Revisiting random key pre-distribution schemes for wireless sensor networks

Key management is one of the fundamental building blocks of security services. In a network with resource constrained nodes like sensor networks, traditional key management techniques, such as public key cryptography or key distribution center (e.g., Kerberos), are often not effective. To solve this problem, several key pre-distribution schemes have been proposed for sensor networks based on random graph theory. In these schemes, a set of randomly chosen keys or secret information is pre-distributed to each sensor node and a network is securely formed based on this information. Most of the schemes assumed that the underlying physical network is dense enough, that is, the degree of each node is hig.
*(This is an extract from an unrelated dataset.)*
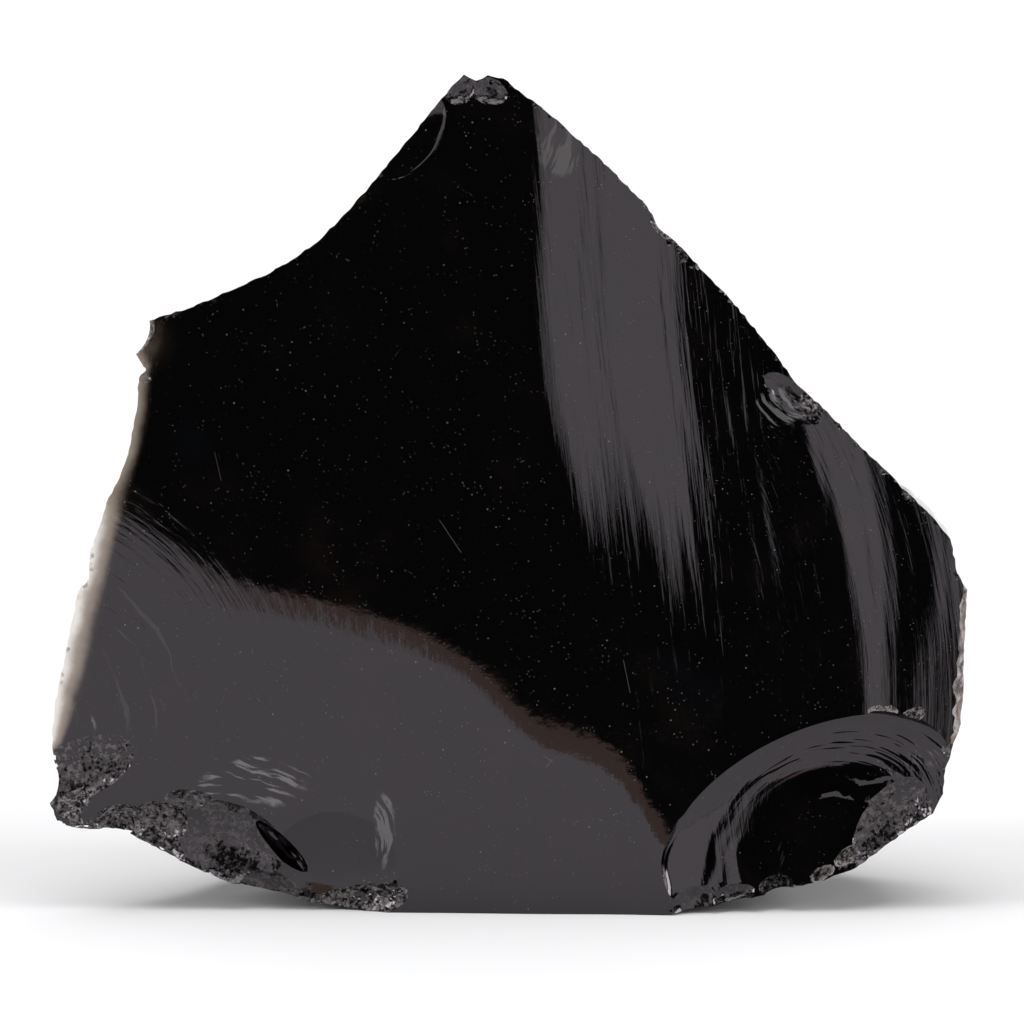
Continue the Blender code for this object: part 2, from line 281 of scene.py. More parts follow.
@dataclass(frozen=True)
class MirrorFace:
    """The broad front face: a lean, a bend along a knee line, and low ribs to the right.

    Attributes:
        front: Y of the face's lower edge.
        lean: depth gained per millimetre of height.
        knee_slope: further lean above the knee.
        knee_drift: depth gained per millimetre of the knee's height.
        knee_width: length over which the knee is rounded.
        knee_line: places along the knee, as (across, up).
        knee_ease: how far to each side that line's corners are evened out.
        panel_turn: rightward turn of the tall panel under the peak.
        panel_side: where its left side starts across, its slant, and the height it starts at.
        panel_sway: a height where that side is unswayed, and its sway's length per radian.
        panel_width: its width.
        panel_bends: lengths over which its left and right bends are rounded.
        panel_foot: how it fades in with height.
        far_turn: rightward turn of all that lies right of the panel's left side.
        far_bend: length over which that bend is rounded.
        rib_centre: centre of the arcs that the far ribs follow.
        rib_turn: turn of the inner rib.
        rib_start: its radius.
        rib_widths: its width at its foot, what it gains per millimetre, and above what height.
        rib_bends: lengths over which its two bends are rounded.
        rib_top: how the ribs fade out with height.
        rim_turn: turn of the outermost rib.
        rim_bend: length over which its bend is rounded.
        rim_line: its radius at some heights.
        bevel_line: the arris of the narrow bevel by the left edge, as (across, up).
        bevel_turn: leftward turn of that bevel.
        bevel_bend: length over which its arris is rounded.
        tall_wave: the panel's upright wave: its steepness, length per radian and start.
        streaks: the swells of the upright streaks.
        streak_side: how the streaks fade in past the panel's left side.
        streak_foot: how they fade in with height.
        streak_gain: how they grow further to the right.
        streak_strength: their strength left of that growth, and what it gains.
        rib_swells, rib_waves: the fine waves along the far ribs.
        rib_reach: how these fade in with radius.
        rib_height: how they fade out with height.
        arc_centre: centre of the fine arcs by the lower left edge.
        arc_swells, arc_waves: those arcs.
        arc_reach: radius at which they have died out.
        arc_fade: length over which they die out.
        broad: the unevenness of the whole face.
        spacing: distance between the face's vertices.
        margin: how far the cutter overlaps the outline.
        thickness: how far the cutter reaches in front of the face's lower edge.
    """

    front: float = -29.15
    lean: float = 0.035
    knee_slope: float = 0.095
    knee_drift: float = 0.0735
    knee_width: float = 12.5
    knee_line: tuple = (
        (-70, 54.8), (-50, 50.2), (-43, 45.5), (-36, 41.6), (-24, 38.2), (-15, 35.8), (-7, 32.0),
        (-2.5, 28.0), (2, 23.2), (8, 20.8), (13.5, 19.6), (17.5, 14), (21, 7), (24, 1.5),
        (27, -1.5), (70, -3),
    )
    knee_ease: float = 3.0
    panel_turn: float = 0.130
    panel_side: tuple = (2.3, 0.10, 101.9)
    panel_sway: tuple = (60.0, 9.0)
    panel_width: float = 18.6
    panel_bends: tuple = (8.0, 9.0)
    panel_foot: Fade = Fade(52.0, 34.0)
    far_turn: float = 0.02
    far_bend: float = 6.0
    rib_centre: tuple = (-25.6, 27.8)
    rib_turn: float = 0.12
    rib_start: float = 72.3
    rib_widths: tuple = (3.4, 0.16, 34.0)
    rib_bends: tuple = (1.6, 4.4)
    rib_top: Fade = Fade(67.0, -9.0)
    rim_turn: float = 0.056
    rim_bend: float = 1.8
    rim_line: tuple = ((24.0, 77.2), (28.0, 77.8), (33.0, 79.0), (41.0, 81.2), (50.0, 82.5))
    bevel_line: tuple = (
        (-46.6, 72.0), (-46.9, 69.4), (-47.3, 64.2), (-48.1, 60.6), (-49.0, 57.6),
        (-49.9, 53.8), (-50.7, 50.6), (-51.5, 47.3), (-52.4, 43.4), (-53.2, 40.2),
        (-54.2, 35.6), (-55.1, 32.4), (-56.0, 29.1), (-56.7, 26.5), (-58.6, 22.0),
        (-64.0, 18.0),
    )
    bevel_turn: float = 0.10
    bevel_bend: float = 0.25
    tall_wave: tuple = (0.02, 1.9, 2.3)
    streaks: tuple = (Swell(3.4, 0.0085, 11, drawn=11.0), Swell(1.7, 0.0032, 12, 12, 16.0))
    streak_side: Fade = Fade(-1.0, 4.0)
    streak_foot: Fade = Fade(38.0, 14.0)
    streak_gain: Fade = Fade(12.0, 8.0)
    streak_strength: tuple = (0.5, 1.2)
    rib_swells: tuple = (Swell(3.1, 0.006, 13), Swell(1.5, 0.0022, 14))
    rib_waves: ArcWaves = ArcWaves(rib_centre, 6.0, rib_swells)
    rib_reach: Fade = Fade(69.0, 6.0)
    rib_height: Fade = Fade(70.0, -8.0)
    arc_centre: tuple = (-65.5, 24.0)
    arc_swells: tuple = (Swell(2.6, 0.005, 15), Swell(1.4, 0.0022, 16))
    arc_waves: ArcWaves = ArcWaves(arc_centre, 7.0, arc_swells)
    arc_reach: float = 44.0
    arc_fade: float = 16.0
    broad: Swell = Swell(26.0, 0.010, 17)
    spacing: float = 0.5
    margin: float = 6.0
    thickness: float = 30.0

    def knee_height(self, across: Any) -> Any:
        """Height of the knee line.

        Args:
            across: place along X, a number or an array.

        Returns:
            The height there.
        """
        places, heights = zip(*self.knee_line)
        shifts = np.linspace(-self.knee_ease, self.knee_ease, 5)
        return sum(np.interp(across + shift, places, heights) for shift in shifts) / len(shifts)

    def bevel_across(self, up: Any) -> Any:
        """Place across of the bevel's arris at a height."""
        places, heights = zip(*reversed(self.bevel_line))
        return np.interp(up, heights, places)

    def beside_panel(self, across: Any, up: Any) -> Any:
        """Distance to the right of the panel's left side.

        Args:
            across: place along X, a number or an array.
            up: height, a number or an array.

        Returns:
            The distance.
        """
        start, slant, top = self.panel_side
        middle, length = self.panel_sway
        return across - (start + slant * (top - up)) + np.sin((up - middle) / length)

    def depth(self, across: Any, up: Any) -> Any:
        """How far the face lies behind its lower edge.

        Args:
            across: place along X, a number or an array.
            up: height, a number or an array.

        Returns:
            The depth there.
        """
        knee = self.knee_height(across)
        depth = self.lean * up + self.knee_drift * knee
        depth = depth + self.knee_slope * ramp(up - knee, self.knee_width)
        beside = self.beside_panel(across, up)
        left_bend, right_bend = self.panel_bends
        panel = ramp(beside, left_bend) - ramp(beside - self.panel_width, right_bend)
        depth = depth + self.panel_foot.at(up) * self.panel_turn * panel
        depth = depth + self.far_turn * ramp(beside, self.far_bend)
        radius = self.rib_waves.radius(across, up)
        past = radius - self.rib_start
        foot, gain, above = self.rib_widths
        width = foot + gain * np.maximum(up - above, 0.0)
        inner_bend, outer_bend = self.rib_bends
        rib = self.rib_turn * (ramp(past, inner_bend) - ramp(past - width, outer_bend))
        heights, radii = zip(*self.rim_line)
        rim = self.rim_turn * ramp(radius - np.interp(up, heights, radii), self.rim_bend)
        return depth + self.rib_top.at(up) * (rib + rim)

    def waves(self, across: np.ndarray, up: np.ndarray) -> np.ndarray:
        """Depth of the fine waves: upright streaks to the right, arcs by the left edge.

        Args:
            across: places along X.
            up: heights.

        Returns:
            The depth there.
        """
        beside = self.beside_panel(across, up)
        steepness, length, start = self.tall_wave
        tall = steepness * length * np.sin((beside - start) / length)
        least, gain = self.streak_strength
        strength = self.streak_gain.at(beside) * gain + least
        fine = sum(swell.at(beside, up) for swell in self.streaks)
        inside = self.streak_side.at(beside) * self.streak_foot.at(up)
        streaks = inside * (tall + strength * fine)

        far = self.rib_reach.at(self.rib_waves.radius(across, up)) * self.rib_height.at(up)
        ribs = far * self.rib_waves.at(across, up)

        left = self.arc_reach - self.arc_waves.radius(across, up)
        arcs = np.clip(left / self.arc_fade, 0.0, 1.0) * self.arc_waves.at(across, up)
        return streaks + ribs + arcs + self.broad.at(across, up)

    def bevel(self, across: np.ndarray, up: np.ndarray) -> np.ndarray:
        """Depth of the narrow bevel by the left edge."""
        return self.bevel_turn * ramp(self.bevel_across(up) - across, self.bevel_bend)

    def point(self, across: float, up: float) -> Vector:
        """The point of the face at a place across and up."""
        return Vector((across, self.front + float(self.depth(across, up)), up))

    def normal(self, across: float, up: float, step: float = 1.5) -> Vector:
        """The face's outward direction.

        Args:
            across: place along X.
            up: height.
            step: how far to each side the slope is read.

        Returns:
            The direction.
        """
        slope_x = float(self.depth(across + step, up) - self.depth(across - step, up))
        slope_z = float(self.depth(across, up + step) - self.depth(across, up - step))
        return Vector((slope_x / (2 * step), -1.0, slope_z / (2 * step))).normalized()

    def cutter(self, low: Vector, high: Vector) -> bpy.types.Object:
        """Everything in front of the face.

        Args:
            low: lowest across and up of the outline.
            high: highest across and up of it.

        Returns:
            The cutter.
        """
        middle = (low + high) / 2
        size = high - low + 2 * Vector((self.margin, self.margin))

        def surface(x: np.ndarray, y: np.ndarray) -> np.ndarray:
            """Height of the slab's lower side, which becomes the face.

            Args:
                x: places across from the outline's middle.
                y: places up from it.

            Returns:
                The heights there.
            """
            across, up = middle.x + x, middle.y + y
            depth = self.depth(across, up) + self.waves(across, up) + self.bevel(across, up)
            return -depth

        bm = slab(size, self.spacing, surface, self.thickness)
        upright = Matrix.Rotation(math.radians(90), 4, "X")
        place = Matrix.Translation((middle.x, self.front, middle.y)) @ upright
        bmesh.ops.transform(bm, matrix=place, verts=bm.verts)
        return mesh_object("mirror_face", bm, {Mark.MIRROR: 1.0})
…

In this paper, we revisit the random graph theory and use giant component theory by Erdos and Renyi to show that even if the node degree is small, most of the nodes in the network can be connected. Further, we use this fact to analyze the Eschenhauer et. al's, Du et. al's, and Chan et. al's key pre-distribution schemes and evaluate the relation between connectivity, memory size, and security. We show that we can reduce the amount of memory required or improve security by trading-off a very small number of isolated nodes. Our simulation results show that the communication overhead does not increase significantly even after reducing the node degree. In addition, we present an approach by which nodes can dynamically adjust their transmission power to establish secure links with the targeted networked neighbors. Finally, we propose an effcient path-key identification algorithm and compare it with the existing scheme.